As Judge’s latest funk reminded us, the Yankees don’t win when he doesn’t produce, and it wasn’t just the lack of homers, either. He was 4-for-35 with 13 strikeouts in his previous nine games, so it was hardly a coincidence that the Yankees entered the day in a 4-10 skid that began with that Brewers sweep.
Kelly began the game with a 2.28 ERA and 0.72 WHIP and had been even better in his previous 15 games, allowing one run (which was unearned) in 16 innings and recording a 0.56 WHIP. After Trent Grisham battled back from an 0-and-2 count to draw a walk, pitching coach Kyle Snyder went to the mound to visit with Kelly — and almost before he could return to the dugout, the ball was in the seats.
As the zeros kept piling up on a rainy afternoon, Judge didn’t offer much foreshadowing. He ripped a single in his first at-bat, then exhibited some very non-Judge-ian behavior by getting doubled off first on Ben Rice’s hard lineout to rightfield. For whatever reason, he drifted more than halfway to second base on what appeared to be a rather routine out off the bat.
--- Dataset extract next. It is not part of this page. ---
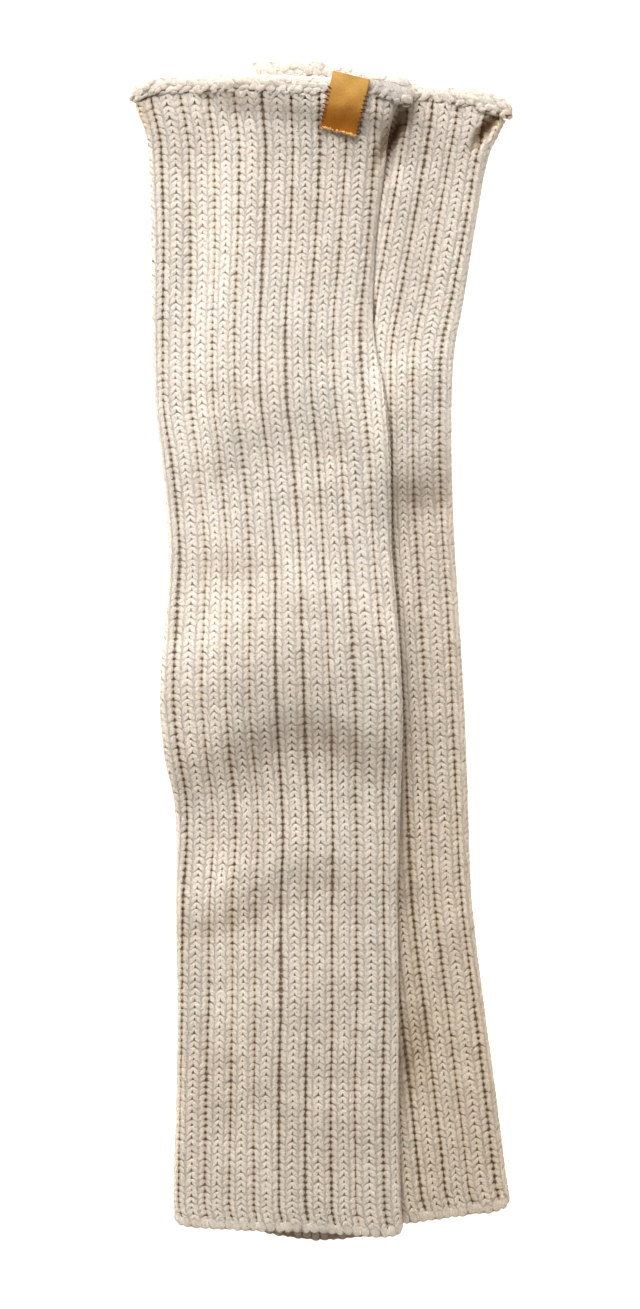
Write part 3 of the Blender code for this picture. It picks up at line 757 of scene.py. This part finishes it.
def hem_loops(name, cloth, material, shape, rng):
    """The cast-on edge: low, plump loops, three to a rib."""
    wales = (np.arange(RIBS_ROUND * HEM_LOOPS_A_RIB) / HEM_LOOPS_A_RIB)[:, None]
    size = 1 + uneven(rng, wales, HEM_SIZE_SPREAD)
    at_ribs = wales + shape.wide * HEM_LOOP_WIDE / 2 * size / RIB_PITCH
    rows = HEM_LOOP_ROW + uneven(rng, wales, HEM_PLACE_SPREAD)
    at_rows = rows + shape.long * HEM_LOOP_LONG / 2 / ROW_PITCH
    upper = facing_up(cloth, wales, np.full(wales.shape, HEM_LOOP_ROW))
    thickness = mix(HEM_LOOP_THICK_UNDER, HEM_LOOP_THICK, upper) / 2 * size
    out = shape.thick * thickness - mix(HEM_LOOP_DEPTH_UNDER, HEM_LOOP_DEPTH, upper)
    points = on_cloth(cloth, at_ribs, at_rows, out)
    # The lower loops get painted shade past the upper hem, the upper loops less
    depth = mix(BEHIND_HEM, -out - HEM_LOOP_PALER, upper)
    piece = lay_yarn(name, points, shape, depth, rng.random(wales.shape), material, crosswise=True)
    outer_half = np.where(upper > 0.5, 1.0, np.sign(shape.thick))
    facing = cloth_facing(cloth, at_ribs, np.maximum(at_rows, 0.0)) * outer_half[..., None]
    return soften(piece, facing, HEM_NAP)


# ---- the cloth under the stitches ----

def closed_grid(name, rings, depth, material):
    """A piece through rings of points, each of them closed, with the last one joined to the first."""
    count, columns = rings.shape[:2]
    ring, column = np.meshgrid(np.arange(count), np.arange(columns), indexing="ij")
    next_ring, next_column = (ring + 1) % count, (column + 1) % columns
    corners = [(ring, column), (ring, next_column), (next_ring, next_column), (next_ring, column)]
    faces = np.stack([a * columns + b for a, b in corners], axis=-1).reshape(-1, 4)
    mesh = bpy.data.meshes.new(name)
    mesh.from_pydata((rings * MM).reshape(-1, 3).tolist(), [], faces.tolist())
    give_values(mesh, "depth", depth)
    give_values(mesh, "tint", np.full(depth.shape, 0.5))
    return new_piece(name, mesh, material)


def knit_shell(leg, cloth, material):
    """The body of the cloth, which the stitches stand on and which shows darkly between them.

    It is a thin closed wall: rings up the outside, over the mouth, down the inside and back at the hem.
    """
    ribs = np.arange(RIBS_ROUND * SHELL_COLUMNS) / SHELL_COLUMNS
    rows = np.linspace(SHELL_START, cloth.rows, round(cloth.rows / 2))
    at_ribs, at_rows = np.meshgrid(ribs, rows)
    off = off_crest(at_ribs)
    rib_depth = mix(SHELL_DEPTH, GROOVE_SHELL_DEPTH, smoothstep(*GROOVE_SHELL_SLOPE, off))
    rib_depth += (PEAK_SHELL_DEPTH - SHELL_DEPTH) * smoothstep(PEAK_SPAN, 0.0, off)
    shade = HOLE_IN_SHADE * smoothstep(*HOLE_SHADED, off) + GROOVE_IN_SHADE * smoothstep(*GROOVE_SHADED, off)
    shade += hollow(cloth, at_ribs, at_rows)
    depth = mix(SHELL_DEPTH_UNDER, rib_depth, facing_up(cloth, at_ribs, at_rows))
    outside = on_cloth(cloth, at_ribs, at_rows, -depth)
    start, end = leg.sections[0].y, leg.sections[-1].y
    inside = inside_points(leg, share_at(cloth, at_ribs, at_rows), mix(start, end, at_rows / cloth.rows))
    inside_depth = mix(HEM_INSIDE_DEPTH, INSIDE_DEPTH, smoothstep(*HEM_INSIDE_ROWS, at_rows))
    rings = np.concatenate((outside, inside[::-1]))
    depths = np.concatenate((depth + shade, inside_depth[::-1]))
    return closed_grid(f"{leg.name}_cloth", rings, depths, material)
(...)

It was a head-scratcher, prompting Aaron Boone to turn to bench coach Brad Ausmus and say, “I’ve never seen that.”
“Things like that don’t ever happen with him,” Boone said.
Judge said he was trying to get a good jump, thinking Rice’s liner would be in the gap — only to be dead wrong.
“It’s a bad look,” he said. “I just got to clean that up.”
The Yankees supplied the captain with that second chance by playing one of their most airtight games of the season. Ryan Weathers kept pace with Drew Rasmussen as both delivered seven scoreless innings, and the Yankees came up with a number of pivotal defensive plays.
The biggest came in the eighth. Bellinger fielded what appeared to be a go-ahead RBI single by Ryan Vilade and threw out Junior Caminero at third for the third out before pinch runner Oliver Dunn could touch the plate, nullifying the run.
Dunn never stopped hustling as he tried to score from second, but when Bellinger alertly rifled a one-hop throw to third, Ryan McMahon made a nice grab and applied the tag on Caminero before Dunn could slide across the plate. The play was reviewed, but in reality, it was an easy call.
“Honestly, that was all Mac,” Bellinger said. “I picked my head up, Mac had a huge target at third, and I actually threw a pretty nasty sinker to him. He did a great job of picking it and putting the tag on.”
Judge said: “That’s a game-changing play right there.Good pick by Mac, but that’s why [Bellinger] is a Gold Glover out there and been kind of our MVP all season long — him and Ben Rice.”
Weathers’ gem, along with two tightrope relief innings from Fernando Cruz and Tim Hill, put the Yankees in position to win, but on an afternoon when they had to show they could outclass the Rays at their own game — pitching, defense and baserunning — the outcome was decided by one massive swing from Judge.
“It really feels like a matter of time,” Bellinger said. “This game is so difficult, and he’s literally one of the best hitters of all time. But he’s always grinding, always working, and it was good to see that one go over the fence for sure.”
Maybe Judge played it cool afterward for the media after his 17th homer, but there was genuine joy — and dare we say relief — after he leaped into the scrum waiting at home plate. The “M-V-P” chants from the crowd of 41,396 serenaded him around the bases.
“It’s a special moment,” he said.
And one that could only be described as inevitable.